Lo que hay en este caso es un escenario prístino, vacío, apenas unas cortinas de metal plateado como toda escenografía. Nada de cables, micrófonos, equipos o utilería de cualquier tipo. Como en Stop Making Sense, primero aparece David solo, pero en vez de hacer una versión acústica de “Psycho Killer”, canta “Here” de su ultimo trabajo con un cerebro de plástico en la mano. De inmediato se suman dos bailarinxs que también hacen coros. Después cinco, ocho y para el sexto tema ya son doce músicxs en trance en una danza demencial. Todxs con sendos trajes grises y soportes para colgarse sus instrumentos y volverse completamente móviles e inalámbricxs. El cuerpo de la batería se la reparten entre tres, al tecladista le fabricaron una especie de bandeja aparatosa que de todas formas no le impide tocar y bailar. Más allá del escamoteo visual técnico, la banda suena perfecta mientras bailan, actúan (ponen el cuerpo con gran expresividad teatral), intercambian instrumentos y sincronizan coreografías complejas a lo largo de 21 canciones por casi dos horas. Y todo como si estuvieran jugando con gran placer y alegría, porque parece simple y la felicidad es total pero lo que hacen es dificilísimo. La palabra espectáculo nunca estuvo mejor puesta.

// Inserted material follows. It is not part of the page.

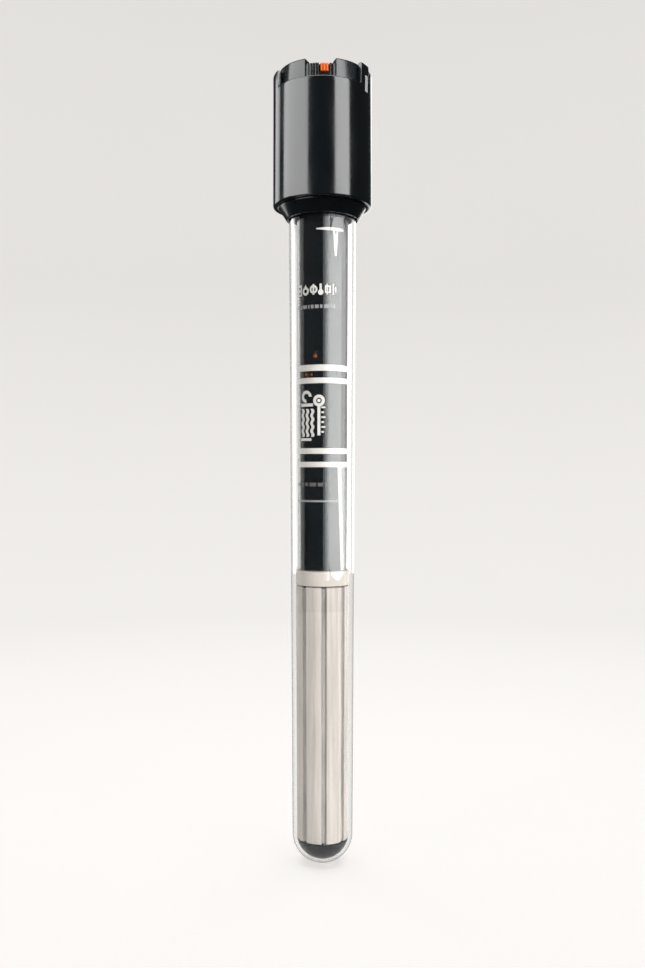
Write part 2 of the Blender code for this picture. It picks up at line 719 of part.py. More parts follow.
def lead(name, side, colour):
    """Conductor from the cord inlet, down through the bung to its terminal."""
    knots = [(side * 3.6, 9.0, INLET_Z), (side * 4.6, 6.4, 52.0), (side * LEAD_X, 3.4, 50.2),
             (side * LEAD_X, LEAD_Y, 47.8), (side * LEAD_X, LEAD_Y, 41.0),
             (side * LEAD_X, LEAD_Y, 35.0), (side * 4.5, 1.4, 32.6), (side * 4.2, 1.1, 30.0),
             (side * 4.2, 1.1, 27.0)]
    wire(name, smooth_path(knots, 4), LEAD_R, insulation(name, colour))


def label_sleeve():
    inner = SLEEVE_R - SLEEVE_WALL
    outline = [(inner, SLEEVE_BOTTOM), (SLEEVE_R, SLEEVE_BOTTOM), (SLEEVE_R, SLEEVE_TOP),
               (inner, SLEEVE_TOP)]
    sleeve = place("label_sleeve", turned_mesh("label_sleeve", outline),
                   material("label_sleeve", (0.009, 0.012, 0.014), 0.3))
    for azimuth, height in WINDOWS:
        hole = cylinder_mesh("window", 0.7, 5.0, 9.0)
        turn = Matrix.Rotation(radians(azimuth), 4, "Z") @ Matrix.Rotation(pi / 2, 4, "X")
        hole.transform(Matrix.Translation((0.0, 0.0, height)) @ turn)
        cut(sleeve, hole)


# ---- heating core ---------------------------------------------------------

def tail_holes(piece, low, high):
    for azimuth in TAIL_AZIMUTHS:
        hole = cylinder_mesh("tail_hole", TAIL_HOLE_R, low, high)
        cut(piece, shifted(hole, *polar(TAIL_PATH_R, azimuth)))


def mica_disc():
    outline = [(CORE_BORE_R, MICA_UNDER), (SPIGOT_R, MICA_UNDER), (SPIGOT_R, MICA_TOP),
               (CORE_BORE_R, MICA_TOP)]
    disc = place("mica_disc", turned_mesh("mica_disc", outline),
                 insulation("mica_disc", (0.62, 0.56, 0.42)))
    tail_holes(disc, MICA_UNDER - 1.0, MICA_TOP + 1.0)


def ceramic_ring():
    outline = [
        (CORE_BORE_R, RING_BOTTOM), (GROOVE_FLOOR_R, RING_BOTTOM),
        (GROOVE_FLOOR_R, RING_BOTTOM + RECESS_DEPTH),
        (RECESS_OUTER_R, RING_BOTTOM + RECESS_DEPTH),
        (RECESS_OUTER_R, RING_BOTTOM), (CORE_R, RING_BOTTOM), (CORE_R, RING_SHOULDER - 0.2),
        (CORE_R - 0.2, RING_SHOULDER), (SPIGOT_R, RING_SHOULDER), (SPIGOT_R, RING_TOP),
        (CORE_BORE_R, RING_TOP),
    ]
    ring = place("ceramic_ring", turned_mesh("ceramic_ring", outline), ceramic("ceramic_ring"))
    tail_holes(ring, RING_BOTTOM - 1.0, RING_TOP + 1.0)


def core_outline():
    """A circle with eight square grooves."""
    half_wall = degrees(asin(GROOVE_WIDTH / 2 / CORE_R))
    half_floor = degrees(asin(GROOVE_WIDTH / 2 / GROOVE_FLOOR_R))
    arc_steps = 4
    points = []
    for groove in range(GROOVES):
        middle = GROOVE_FIRST + GROOVE_STEP * groove
        points += [polar(GROOVE_FLOOR_R, middle - half_floor),
                   polar(GROOVE_FLOOR_R, middle + half_floor)]
        sweep = GROOVE_STEP - 2 * half_wall
        points += [polar(CORE_R, middle + half_wall + sweep * i / arc_steps)
                   for i in range(arc_steps + 1)]
    return points


def ceramic_core():
    core = place("ceramic_core", prism_mesh("ceramic_core", core_outline(), CORE_BOTTOM, CORE_TOP),
                 ceramic("ceramic_core"))
    cut(core, cylinder_mesh("bore", CORE_BORE_R, CORE_BOTTOM - 1.0, CORE_TOP + 1.0))


def coil_bend(first, second, height, rise):
    """The coil's turn from one groove's end to the next."""
    steps = 6
    points = []
    for i in range(1, steps):
        t = pi * i / steps
        azimuth = first + (second - first) * (1 - cos(t)) / 2
        points.append(polar(COIL_PATH_R, azimuth, height + rise * sin(t)))
    return points


def heating_coil():
    """The resistance coil's envelope: down one groove and up the next, eight times."""
    first, last = TAIL_AZIMUTHS
    top, bottom = CORE_TOP + 0.15, CORE_BOTTOM - 0.15
    tail = [(TAIL_PATH_R, TAIL_END), (TAIL_PATH_R, -73.0), (TAIL_PATH_R, -76.6),
            (TAIL_PATH_R + 0.45, -77.1), (COIL_PATH_R - 0.25, -77.8), (COIL_PATH_R, -78.4),
            (COIL_PATH_R, -79.2)]
    points = [polar(r, first, z) for r, z in tail]
    for groove in range(GROOVES):
        azimuth = first + GROOVE_STEP * groove
        down = groove % 2 == 0
        ends = (top, bottom) if down else (bottom, top)
        if groove > 0:
            points.append(polar(COIL_PATH_R, azimuth, ends[0]))
        if groove < GROOVES - 1:
            points.append(polar(COIL_PATH_R, azimuth, ends[1]))
            rise = -COIL_END_RISE if down else COIL_END_RISE
            points += coil_bend(azimuth, azimuth + GROOVE_STEP, ends[1], rise)
    points += [polar(r, last, z) for r, z in reversed(tail)]
    wire("heating_coil", points, COIL_R, material("heating_coil", (0.4, 0.36, 0.33), 0.45, 0.8))


def coil_crimp(name, azimuth):
    outline = [(0.78, -70.4), (1.1, -70.4), (1.1, -65.6), (0.78, -65.6)]
    place(name, turned_mesh(name, outline, SMALL), brass(name), polar(TAIL_PATH_R, azimuth, 0.0))


def feed_wires():
    """Straight run to the bimetal's rivet, and a long run behind the board to the neutral side."""
    start = polar(TAIL_PATH_R, TAIL_AZIMUTHS[0], -67.7)
    wire("feed_wire_live", [start, (*start[:2], -45.0)], COIL_R,
         insulation("feed_wire_live", (0.3, 0.1, 0.05)))
    start = polar(TAIL_PATH_R, TAIL_AZIMUTHS[1], -67.7)
    bend = [start, (*start[:2], -64.5), (3.6, 4.9, -62.0), (3.2, 5.4, -59.5), (3.2, 5.4, -57.0)]
    wire("feed_wire_neutral", smooth_path(bend, 4) + [(3.2, 5.4, 29.0)], COIL_R,
         insulation("feed_wire_neutral", (0.05, 0.12, 0.4)))


def rubber_cushion():
    """A soft seat between the ceramic core and the tube's round end."""
    radius = BORE_R - GAP
    depth = CUSHION_TOP - RECESS_DEPTH
    lip_r = sqrt(radius ** 2 - (DOME_Z - CUSHION_TOP) ** 2)
    start = -degrees(asin((DOME_Z - CUSHION_TOP) / radius))
    outline = [(0, CUSHION_TOP), (GROOVE_FLOOR_R - 0.1, CUSHION_TOP), (GROOVE_FLOOR_R - 0.1, depth),
               (RECESS_OUTER_R, depth), (RECESS_OUTER_R, CUSHION_TOP), (lip_r, CUSHION_TOP)]
    outline += arc(radius, DOME_Z, start, -90, 6)[1:]
    place("rubber_cushion", turned_mesh("rubber_cushion", outline),
          black_rubber("rubber_cushion"))


def joint_axis(name, y=0.0, z=0.0):
    """An empty on a joint's axis, the parent of what moves with it."""
    empty = bpy.data.objects.new(name, None)
    bpy.context.scene.collection.objects.link(empty)
    empty.empty_display_size = 0.01
    empty.location = Vector((0.0, y, z)) * MM
    return empty


def build():
    clear_scene()
    cap_shell()
    clamp_ring()
    glass_tube()
    tube_o_ring()
    seal_bung()
    cord_gland()
    cord_grommet()
    spindle_bush()
    spindle_o_ring()
    friction_washer()

    dial_axis = joint_axis("dial_axis")
    for make in (temperature_dial, dial_pointer, dial_cover, dial_screw, dial_spindle,
                 spindle_circlip):
        make(dial_axis)

    adjuster_nut(joint_axis("adjuster_axis"))
    adjuster_guide()
    lever_bracket()
    lever_pin()
    lever_axis = joint_axis("lever_axis", PIVOT_Y, PIVOT_Z)
    set_lever(lever_axis)
    fixed_contact(lever_axis)

    circuit_board()
    bimetal_post()
    bimetal_rivet()
    bimetal_axis = joint_axis("bimetal_axis", BIMETAL_Y, BIMETAL_Z)
    for make in (bimetal_strip, moving_contact, armature_plate):
        make(bimetal_axis)
    snap_magnet()
    neon_lamp()
    neon_resistor()
    suppression_capacitor()
    terminal("live_terminal", 1)
    terminal("neutral_terminal", -1)
    lead("live_lead", 1, (0.25, 0.08, 0.03))
    lead("neutral_lead", -1, (0.03, 0.1, 0.4))

    label_sleeve()
    mica_disc()
    ceramic_ring()
    ceramic_core()
    heating_coil()
    coil_crimp("coil_crimp_live", TAIL_AZIMUTHS[0])
    coil_crimp("coil_crimp_neutral", TAIL_AZIMUTHS[1])
    feed_wires()
    rubber_cushion()


build()
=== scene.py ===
"""Looks of the submersible aquarium heater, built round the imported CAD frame.

The frame is in metres with the heater's axis on +Z and its printed front on -Y.
Lengths in this file are millimetres unless a name says otherwise, and azimuths are
degrees from the front, positive towards +X.
"""

from math import asin, atan2, cos, degrees, pi, radians, sin, sqrt, tan, tau

import bmesh
import bpy
import numpy as np
from mathutils import Matrix, Vector


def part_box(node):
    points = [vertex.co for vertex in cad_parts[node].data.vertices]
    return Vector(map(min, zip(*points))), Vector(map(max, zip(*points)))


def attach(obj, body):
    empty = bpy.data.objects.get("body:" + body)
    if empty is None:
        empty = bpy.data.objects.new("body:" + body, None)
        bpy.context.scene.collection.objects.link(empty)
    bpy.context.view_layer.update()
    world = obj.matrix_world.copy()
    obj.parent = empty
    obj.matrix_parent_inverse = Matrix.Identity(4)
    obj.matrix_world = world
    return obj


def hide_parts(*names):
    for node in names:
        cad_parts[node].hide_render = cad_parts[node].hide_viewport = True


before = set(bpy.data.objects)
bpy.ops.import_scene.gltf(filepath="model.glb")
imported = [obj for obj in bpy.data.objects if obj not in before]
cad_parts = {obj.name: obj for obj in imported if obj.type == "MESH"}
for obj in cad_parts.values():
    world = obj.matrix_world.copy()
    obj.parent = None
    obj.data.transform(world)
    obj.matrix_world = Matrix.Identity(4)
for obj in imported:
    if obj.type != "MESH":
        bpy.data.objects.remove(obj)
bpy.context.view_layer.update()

MM = 0.001

# ---- camera and studio ----------------------------------------------------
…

David prosigue en esa misma pausa, para que lxs desconfiadxs acepten de una vez que no hay ningún truco: “Voy a presentar a la banda y van a escuchar cómo se va armando la siguiente canción en frente de sus oídos”. Así, en fila, lxs músicxs -un crisol entre hombres, mujeres, blancos, afro, anglos y latinos- van sumando sus sonidos al escuchar su nombre y país de origen. Se produce la magia y se va materializando en el éter nada menos que “Born Under Punches (The Heat Goes On)“, tema que abre Remain in Light (1980), el disco cúlmine de Talking Heads. Atemporal y a la vez clave para comprender una época, es uno de los álbumes más sorprendentes y fundamentales de la historia de la música moderna. Incluso si sacamos todo ese concepto tan atractivo que mezcla teatro, danza y hasta algo de clown, la lista de temas por sí sola ya es imbatible.
Imposible evitar el jugoso repertorio de su antigua banda, aquellos clásicos eternos se suceden hasta copar casi la mitad del setlist. “Don’t Worry About the Government” calienta motores; al son de la siempre tierna “This Must Be the Place” vemos cómo David, con el doble de edad, cambió los ejercicios de cardio de Stop Making Sense, donde se corría todo -incluso en la etapa aguda de la cuarentena hubo quien lo sugirió como video de entrenamiento doméstico-, por una curiosa coreo entre yoga y algo así como cortar una tabla para una picada. Sigue un punto altísimo con el segmento “negro” a puro jolgorio rítmico: el afrobeat de “I Zimbra” y la vibra góspel de “Slippery People“, donde la mitad de la docena de cuerpos en escena hace percusión, entre congas, bongos, maracas, cencerros y lo que exista para golpear. Tampoco faltan “Once in a Lifetime” con sus espasmos correspondientes, “Burning Down the House” y “Road to Nowhere“, que con su pulso marcial parece más que acorde para esta banda que no se puede quedar quieta.
Con un hincapié en su último disco también titulado American Utopia, el resto consiste en un popurrí de la carrera solista de Byrne: un par de joyitas de Grown Backwards (2004) como “Lazy” -quizás su mayor hit solista- y sus colaboraciones con St. Vincent, Brian Eno y The Brighton Port Authority. Hacia el final, la cuestión se vuelve explícitamente política con “Hell You Talmbout“, un cóver de Janelle Monáe que escupe con furia los nombres de afroamericanos asesinados en los últimos años. Con cada grito evocador, inserts en postproducción muestran las fotos de las víctimas impresas en cuadros gigantes sostenidos por sus seres queridos. Un momento fuerte y de mucha potencia en el cual también se siente la motivación de Spike Lee, cuya obra siempre orbitó alrededor de los conflictos raciales de Estados Unidos. Por lo demás, el registro del cineasta es distante y respetuoso. Más allá de un par de tomas cenitales y juegos de cámara que interactúan con los músicxs, parece que se dio cuenta de que aquello que filmaba era perfecto así tal cual estaba.
David Byrne tiene 68 años y la cabeza completamente blanca. Podría estar jubilado y cuidando a sus nietos. O seguir sacando discos cansinos en automático, sumido en la melancolía de los años de gloria y limitarse a la comodidad de su hogar. Pero no, sigue siendo el mismo freaky fuera de serie que juega como un nene sin importarle nada más que su arte y pasarla bien. Y en ese recorrido se empeña en seguir regalándonos los más hermosos antídotos para salir adelante y levantar ese ánimo caído.